- Born: 1974 (age 51–52) Lusaka, Zambia
- Occupation: Painter
- Known for: digital illustrator

= Milumbe Haimbe =

Zambian painter and digital illustrator (born 1974)

Milumbe Haimbe (born 1974) is a Zambian painter and digital illustrator. Her work portrays black women as superheroes.

== Early years and education ==
Haimbe was born in Lusaka, Zambia in 1974. She attended the Copperbelt University and graduated with a bachelor's degree in Architecture. Haimbe obtained a master's degree in Fine Arts from the Oslo National Academy of the Arts in Norway.

== Career ==
With inspiration from superheroes and the lack of black and female characters in comics, Haimbe created a graphic novel titled The Revolutionist, which features a female protagonist called Ananiya. The novel addresses issues like racism and same-sex love.

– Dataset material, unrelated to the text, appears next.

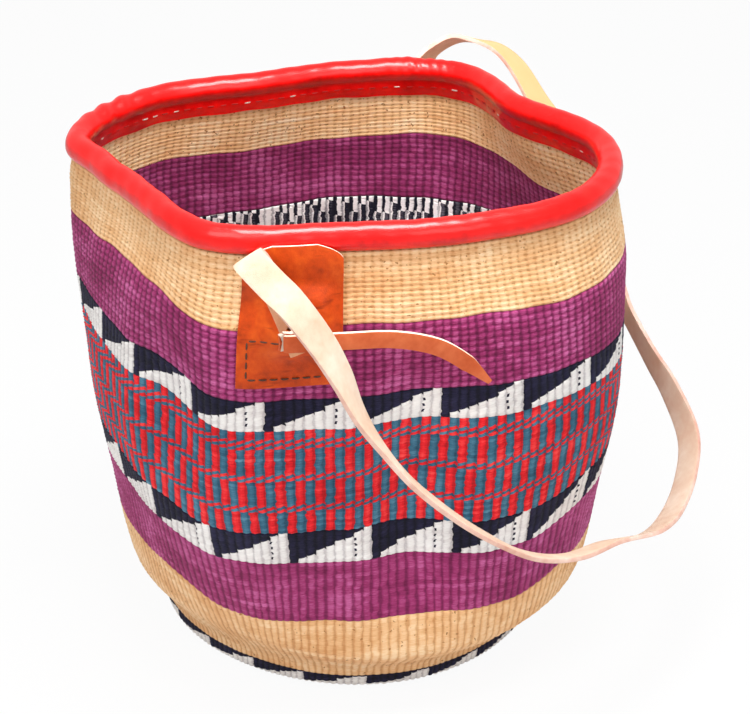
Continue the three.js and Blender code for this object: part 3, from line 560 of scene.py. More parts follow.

She is known to have exhibited her work in numerous shows both locally and internationally, including at FOCUS 10 – Art Basel in Switzerland, at the Smithsonian in Washington, D.C., and the Dak'Art Biennale in Senegal. Other locations where her work has been exhibited include New York, Switzerland, South Africa and Norway.

In 2015, Haimbe was named an Artist in Residence at the Smithsonian Institution in Washington, D.C.